## Set problem
Exactly reproduce the lines from the line containing "Reconstruct the object" to the end of the data below, inclusive, and nothing else.

>>>

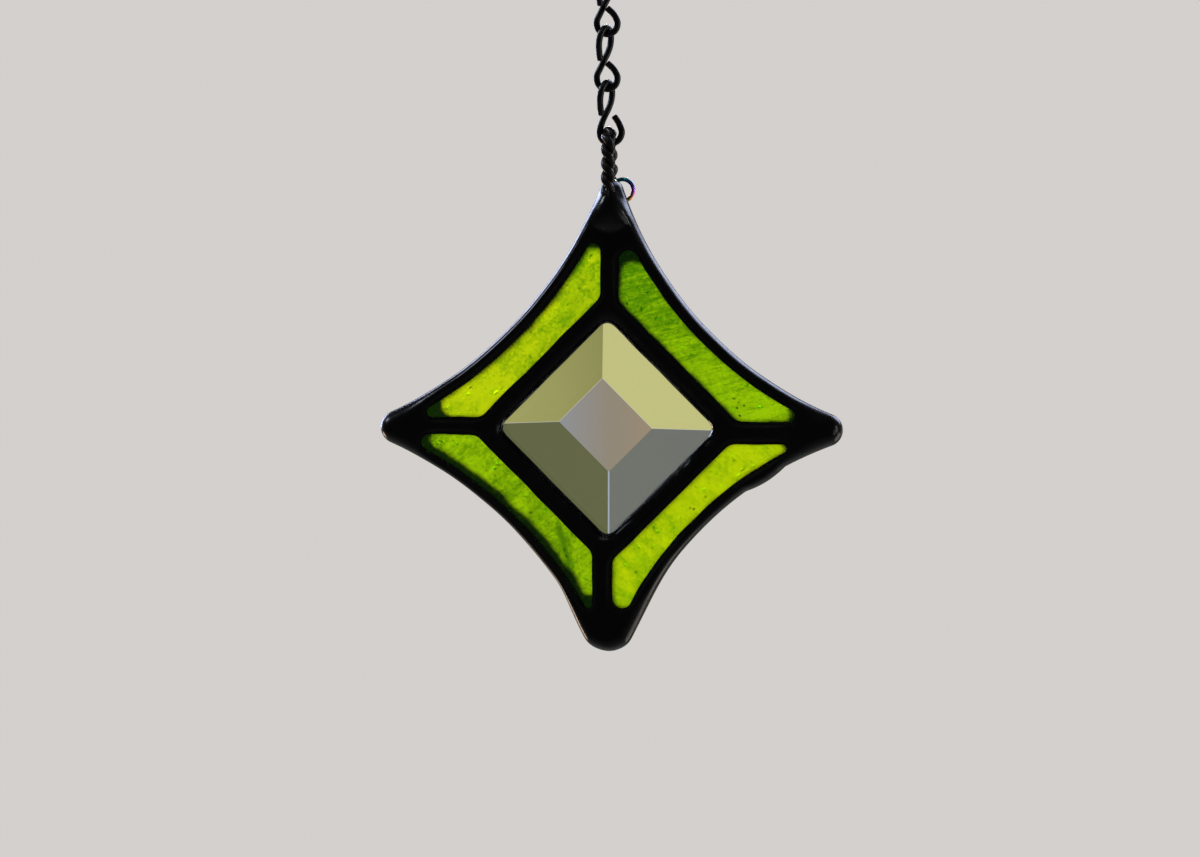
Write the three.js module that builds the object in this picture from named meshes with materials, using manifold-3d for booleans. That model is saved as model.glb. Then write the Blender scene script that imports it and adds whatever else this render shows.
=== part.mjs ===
// Stained glass suncatcher: a four-pointed star plate of soldered glass hanging from jack chain.
//
// A clear bevelled square stands on its point in the middle, with four curved slips of green
// glass round it. Soldered seams hold them together, a twisted wire eye is soldered over the top
// tip, and three links of chain run up from the eye. A small jump ring is soldered on the back.
//
// Millimetres, +Z up. The plate lies in the XZ plane and its front faces -Y. The origin is the
// inside of the crown of the top chain link, where a hook or a nail carries the whole thing.

import * as THREE from 'three';
import { mergeVertices } from 'three/addons/utils/BufferGeometryUtils.js';
import Module from 'manifold-3d';

// ---------------------------------------------------------------- driving dimensions

// Plate. Its own coordinates (x, z) are measured from the centre of the bevelled square.
const HANG_DROP = 65.9;              // from the hang point down to the centre of the square
const GLASS_THICKNESS = 3.0;
const FRAME_THICKNESS = 4.8;         // over the domed solder on both faces
const BEAD_RISE = 1.0;               // height of the rounded shoulder of a seam
const BEAD_RUN = 0.75;               // width of that shoulder
const CLEARANCE = 0.12;              // all round a glass piece inside the solder
const WIRE_CLEARANCE = 0.12;         // all round a wire inside the solder or against it
const FOIL_LAP = 0.8;                // how far a green slip reaches under its seams

// Rounded solder tips of the star: centre and radius.
const TIPS = {
  top: { x: 0.75, z: 34.65, r: 1.7 },
  left: { x: -31.05, z: 0.0, r: 2.5 },
  bottom: { x: 0.4, z: -29.7, r: 2.95 },
  right: { x: 32.15, z: 0.0, r: 2.4 },
};

// The four quarters of the star, counterclockwise. Each has a hollow side between two tips
// (radius side), a straight seam beside the bevelled square (at the distance seam from the
// centre), two seams that run out to the tips (at x = spokeX and z = spokeZ), and a border. The
// narrow ends of its window are rounded: roundX beside the seam at spokeX, roundZ at the other.
const QUARTERS = {
  upper_left: {
    from: 'top', to: 'left', across: [-1, 1], side: 61.3, seam: 14.15, border: 2.1,
    spokeX: -0.75, spokeZ: 1.65, roundX: 1.05, roundZ: 0.75,
  },
  lower_left: {
    from: 'left', to: 'bottom', across: [-1, -1], side: 59.8, seam: 14.2, border: 1.6,
    spokeX: -2.0, spokeZ: -1.0, roundX: 0.6, roundZ: 1.15,
  },
  lower_right: {
    from: 'bottom', to: 'right', across: [1, -1], side: 52.8, seam: 14.35, border: 1.9,
    spokeX: 1.0, spokeZ: -2.1, roundX: 1.4, roundZ: 0.6,
  },
  upper_right: {
    from: 'right', to: 'top', across: [1, 1], side: 54.0, seam: 14.5, border: 1.85,
    spokeX: 1.9, spokeZ: 1.2, roundX: 1.5, roundZ: 0.95,
  },
};
const BLUNT_CORNER = 0.9;            // rounding of the wide corners of glass and windows
const SLIP_ROUND = 1.0;              // rounding of the narrow ends of the green glass

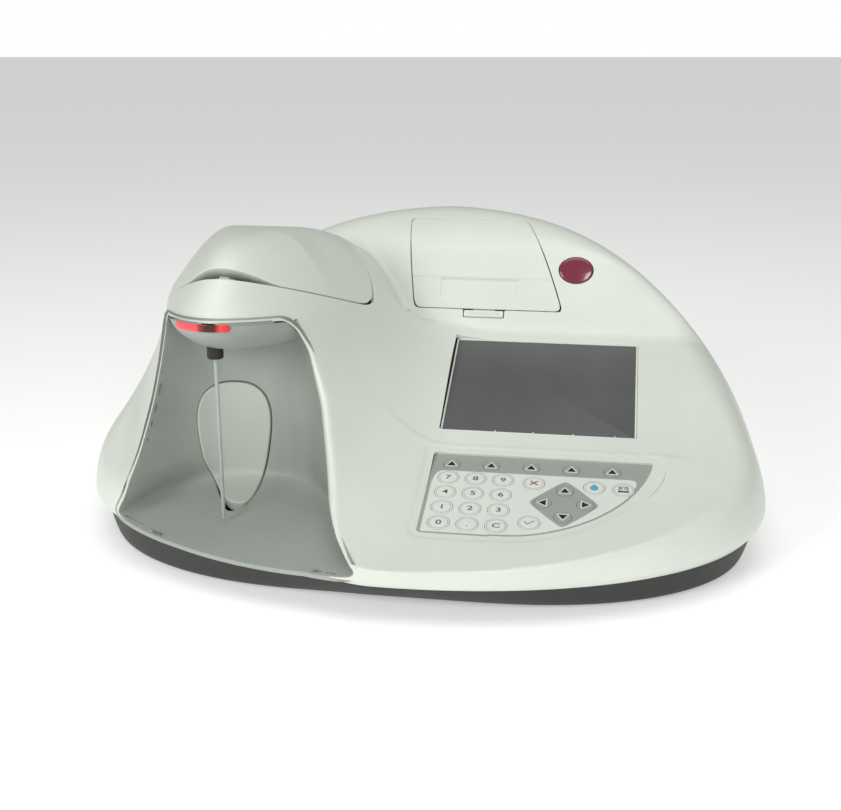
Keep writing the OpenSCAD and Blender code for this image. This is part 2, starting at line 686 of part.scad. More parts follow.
// Ear round a hinge pin on a web that rises from z0 at y0
module hinge_lug(x, y, z, z0, y0) {
    translate([x - lug_w / 2, y, z]) rotate([0, 90, 0]) cylinder(r = knuckle_r, h = lug_w);
    translate([x - lug_w / 2, 0, 0]) rotate([90, 0, 90]) linear_extrude(lug_w)
        polygon([[y0, z0], [y0 + 9, z0], [y + knuckle_r * 0.9, z - 1.2], [y - knuckle_r * 0.9, z - 1.2]]);
}
module flow_cell() {
    color([0.85, 0.9, 0.92]) difference() {
        translate([cell_x - cell_w / 2, cell_y - cell_w / 2, cell_z + 0.2]) cube([cell_w, cell_w, cell_h]);
        translate([cell_x - 5, cell_y - 2, cell_z + 3]) cube([10, 4, cell_h - 8]);
        for (s = [-1, 1]) translate([cell_x + 3.5 * s, cell_y, cell_z + cell_h - 6]) cylinder(d = 1.6, h = 10);
    }
}
module lamp_module() {
    color([0.2, 0.2, 0.22]) translate([cell_x - 14 - seam_gap, cell_y, light_z]) difference() {
        union() {
            translate([-15, -9, -9]) cube([15, 18, 18]);
            translate([-19, 0, 0]) rotate([0, 90, 0]) cylinder(d = 14, h = 5);
        }
        translate([-8, 0, 0]) rotate([0, 90, 0]) cylinder(d = 6, h = 9);
    }
}
module detector_module() {
    color([0.15, 0.3, 0.2]) translate([cell_x + 14 + seam_gap, cell_y, light_z]) difference() {
        union() {
            translate([0, -9, -9]) cube([9, 18, 18]);
            translate([8.9, -12, -11]) cube([1.6, 24, 22]);
        }
        translate([-1, 0, 0]) rotate([0, 90, 0]) cylinder(d = 6, h = 4);
    }
}
module needle_hub() {
    color([0.05, 0.05, 0.05]) translate([needle_x, needle_y, hub_z]) difference() {
        union() {
            cylinder(d = hub_d, h = head_edge_z + 3 - hub_z);
            translate([0, 0, head_edge_z + 3 - hub_z]) cylinder(d = hub_d + 5, h = 3);
        }
        translate([0, 0, -1]) cylinder(d = needle_d + 0.04, h = 60);
    }
}
module needle() {
    color([0.82, 0.86, 0.87]) translate([needle_x, needle_y, needle_tip_z]) difference() {
        cylinder(d = needle_d, h = head_edge_z + 9 - needle_tip_z);
        translate([0, 0, -1]) cylinder(d = needle_d / 2, h = 200);
    }
}

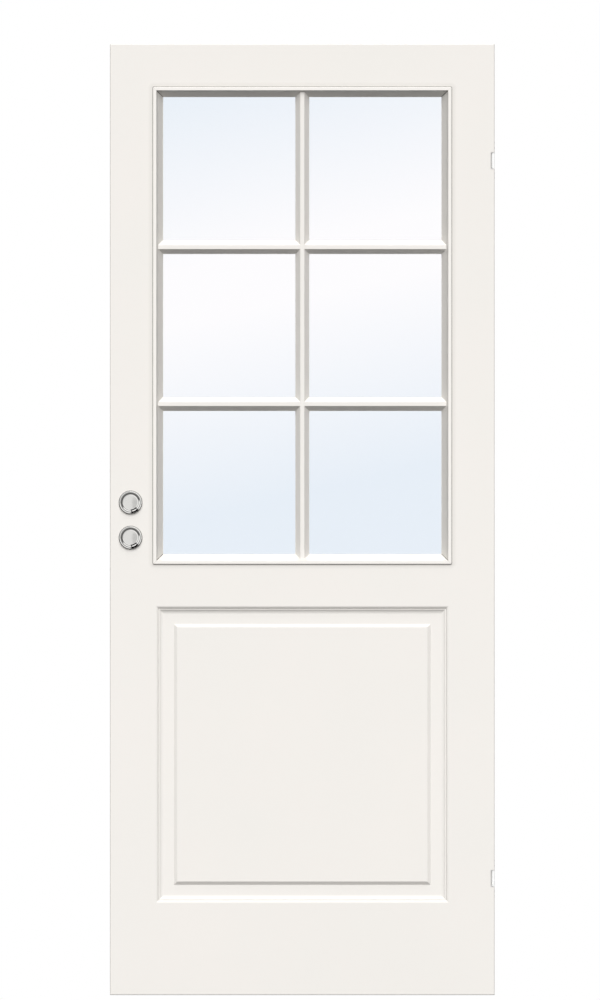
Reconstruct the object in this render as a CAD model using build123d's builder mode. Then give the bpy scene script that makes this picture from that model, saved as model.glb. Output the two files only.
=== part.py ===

<<<

## Result
Reconstruct the object in this render as a CAD model using build123d's builder mode. Then give the bpy scene script that makes this picture from that model, saved as model.glb. Output the two files only.
=== part.py ===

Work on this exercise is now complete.